* **Aim**: Extract every line of the material below and reproduce it faithfully.

* **Raw data**:
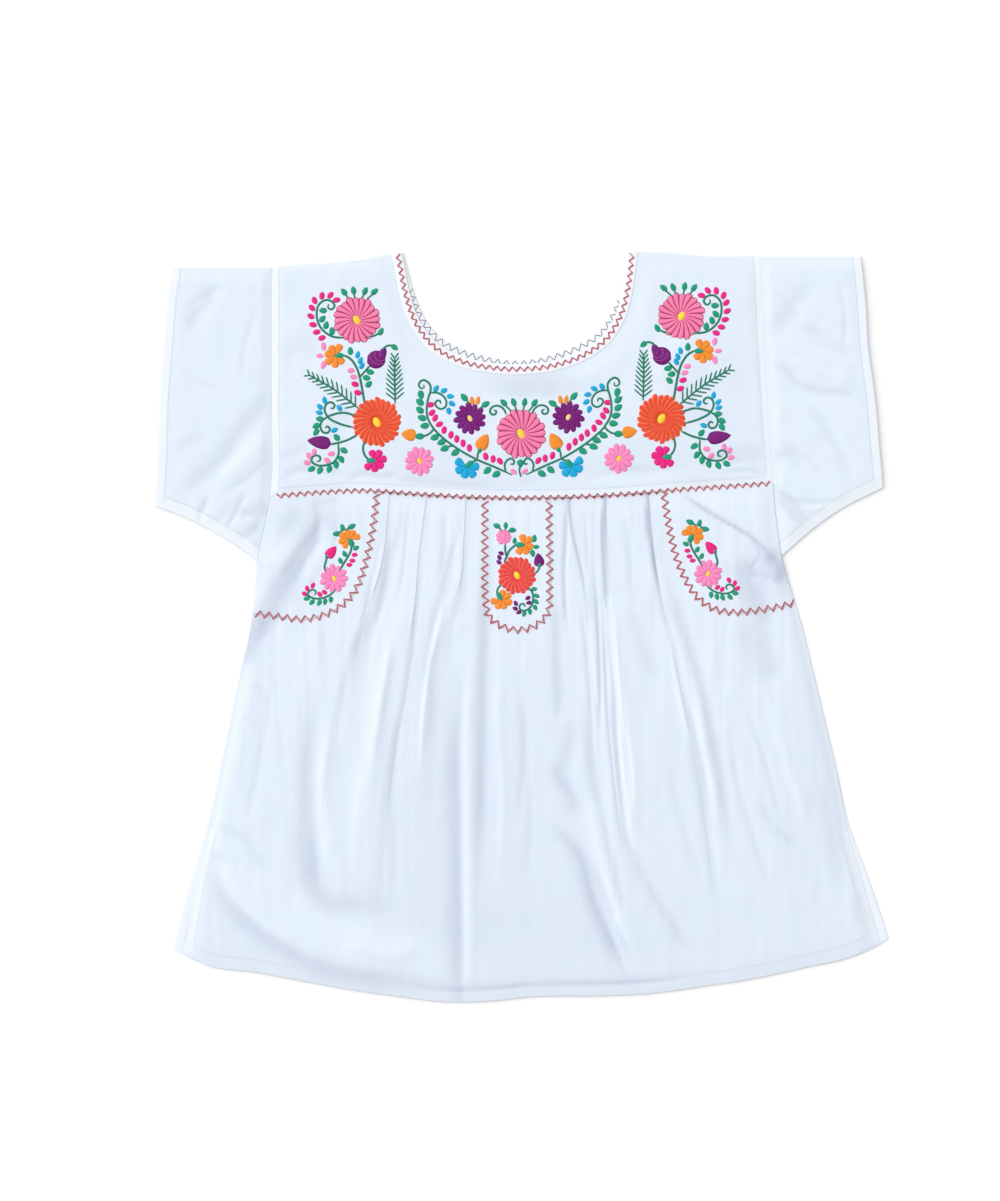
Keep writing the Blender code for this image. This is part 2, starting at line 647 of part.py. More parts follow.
def make_sleeve(name, collection, outward, seam_column, cuff, underarm, top, folds):
    """A flattened tube: under wall, folded edge at the top, upper wall, seamed edge below."""
    shares = np.append(np.linspace(0, 1 - CUFF_HEM_WIDTH / SLEEVE_LENGTH, SLEEVE_DOWN), 1.0)
    edge = FOLD_RADIUS + CLOTH / 2
    turn = np.linspace(0, math.pi, FOLD_STEPS + 1)[1:-1]
    across = np.linspace(0, 1, SLEEVE_ACROSS + 1) ** 1.3
    loops = []
    marks = []
    for share in shares:
        guess = float(edge_at(SIDES, 240, seam_column)) * (1 - share) + float(edge_at(cuff, 240)) * share
        low = float(height_along(underarm, guess))
        for _ in range(6):
            seam_x = float(edge_at(SIDES, low, seam_column))
            low_x = seam_x * (1 - share) + float(edge_at(cuff, low)) * share
            low = float(height_along(underarm, low_x))
        high = float(height_along(top, guess))
        low_mid = low + edge
        high_mid = high - edge
        under = [(low_mid + (high_mid - low_mid) * a, CLOTH / 2, 0) for a in across]
        over = [(low_mid + (high_mid - low_mid) * a, FRONT_MID, 1) for a in across[::-1]]
        middle = (CLOTH / 2 + FRONT_MID) / 2
        arc = [(FOLD_RADIUS * math.sin(t), FOLD_RADIUS * math.cos(t)) for t in turn]
        top_turn = [(high_mid + out, middle - up, 0) for out, up in arc]
        low_turn = [(low_mid - out, middle + up, 0) for out, up in arc]
        loop = []
        mark = []
        for y, z, upper in under + top_turn + over + low_turn + under[:1]:
            seam_x = float(edge_at(SIDES, y, seam_column)) + outward * SEAM_GAP / 2
            x = seam_x * (1 - share) + float(edge_at(cuff, y)) * share
            loop.append((x, y, z, upper, min(y - low, high - y)))
            mark.append(upper if share > 0.9 else 0)
        loops.append(loop)
        marks.append(mark)
    loops = np.array(loops)
    marks = np.array(marks, float)
    flat = loops[..., :2].reshape(-1, 2)
    lift = (SLEEVE_LIFT + folds_at(flat, folds)).reshape(loops.shape[:2])
    from_seam = shares[:, None] * SLEEVE_LENGTH
    towards_cuff = 0.6 + 0.4 * ease((1 - shares[:, None]) * 5)
    ends = loops[..., 3] * ease(loops[..., 4] / 16) * ease(from_seam / 12) * towards_cuff
    loops[..., 2] += settle(lift) * ends + marks * (HEM_CLOTH - CLOTH) / 2
    points = loops[..., :3]
    if outward < 0:
        points = points[::-1]
        marks = marks[::-1]
    return cloth_grid(name, points, WHITE_COTTON, collection, thick=marks, tube=True)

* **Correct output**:
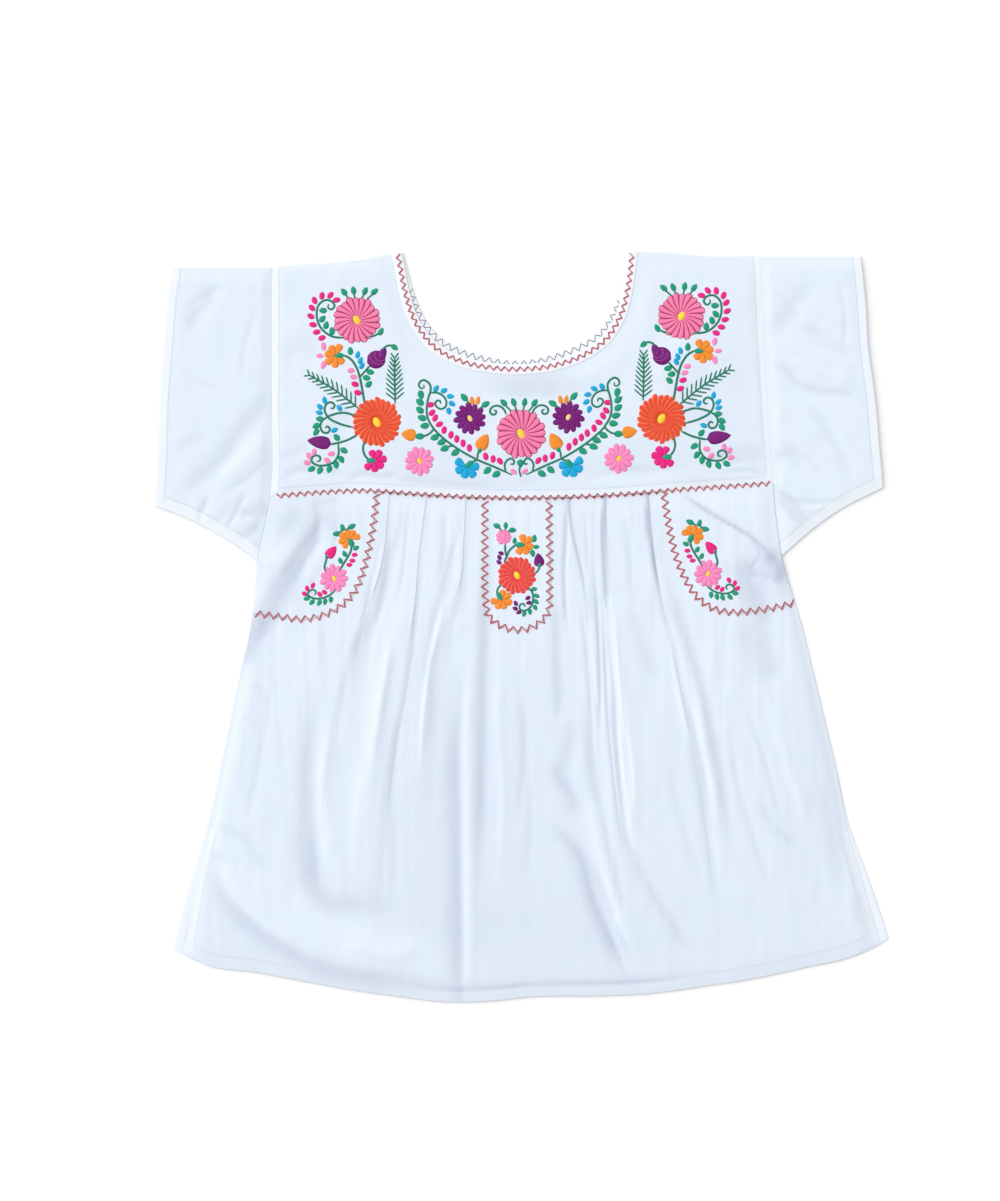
Keep writing the Blender code for this image. This is part 2, starting at line 647 of part.py. More parts follow.
def make_sleeve(name, collection, outward, seam_column, cuff, underarm, top, folds):
    """A flattened tube: under wall, folded edge at the top, upper wall, seamed edge below."""
    shares = np.append(np.linspace(0, 1 - CUFF_HEM_WIDTH / SLEEVE_LENGTH, SLEEVE_DOWN), 1.0)
    edge = FOLD_RADIUS + CLOTH / 2
    turn = np.linspace(0, math.pi, FOLD_STEPS + 1)[1:-1]
    across = np.linspace(0, 1, SLEEVE_ACROSS + 1) ** 1.3
    loops = []
    marks = []
    for share in shares:
        guess = float(edge_at(SIDES, 240, seam_column)) * (1 - share) + float(edge_at(cuff, 240)) * share
        low = float(height_along(underarm, guess))
        for _ in range(6):
            seam_x = float(edge_at(SIDES, low, seam_column))
            low_x = seam_x * (1 - share) + float(edge_at(cuff, low)) * share
            low = float(height_along(underarm, low_x))
        high = float(height_along(top, guess))
        low_mid = low + edge
        high_mid = high - edge
        under = [(low_mid + (high_mid - low_mid) * a, CLOTH / 2, 0) for a in across]
        over = [(low_mid + (high_mid - low_mid) * a, FRONT_MID, 1) for a in across[::-1]]
        middle = (CLOTH / 2 + FRONT_MID) / 2
        arc = [(FOLD_RADIUS * math.sin(t), FOLD_RADIUS * math.cos(t)) for t in turn]
        top_turn = [(high_mid + out, middle - up, 0) for out, up in arc]
        low_turn = [(low_mid - out, middle + up, 0) for out, up in arc]
        loop = []
        mark = []
        for y, z, upper in under + top_turn + over + low_turn + under[:1]:
            seam_x = float(edge_at(SIDES, y, seam_column)) + outward * SEAM_GAP / 2
            x = seam_x * (1 - share) + float(edge_at(cuff, y)) * share
            loop.append((x, y, z, upper, min(y - low, high - y)))
            mark.append(upper if share > 0.9 else 0)
        loops.append(loop)
        marks.append(mark)
    loops = np.array(loops)
    marks = np.array(marks, float)
    flat = loops[..., :2].reshape(-1, 2)
    lift = (SLEEVE_LIFT + folds_at(flat, folds)).reshape(loops.shape[:2])
    from_seam = shares[:, None] * SLEEVE_LENGTH
    towards_cuff = 0.6 + 0.4 * ease((1 - shares[:, None]) * 5)
    ends = loops[..., 3] * ease(loops[..., 4] / 16) * ease(from_seam / 12) * towards_cuff
    loops[..., 2] += settle(lift) * ends + marks * (HEM_CLOTH - CLOTH) / 2
    points = loops[..., :3]
    if outward < 0:
        points = points[::-1]
        marks = marks[::-1]
    return cloth_grid(name, points, WHITE_COTTON, collection, thick=marks, tube=True)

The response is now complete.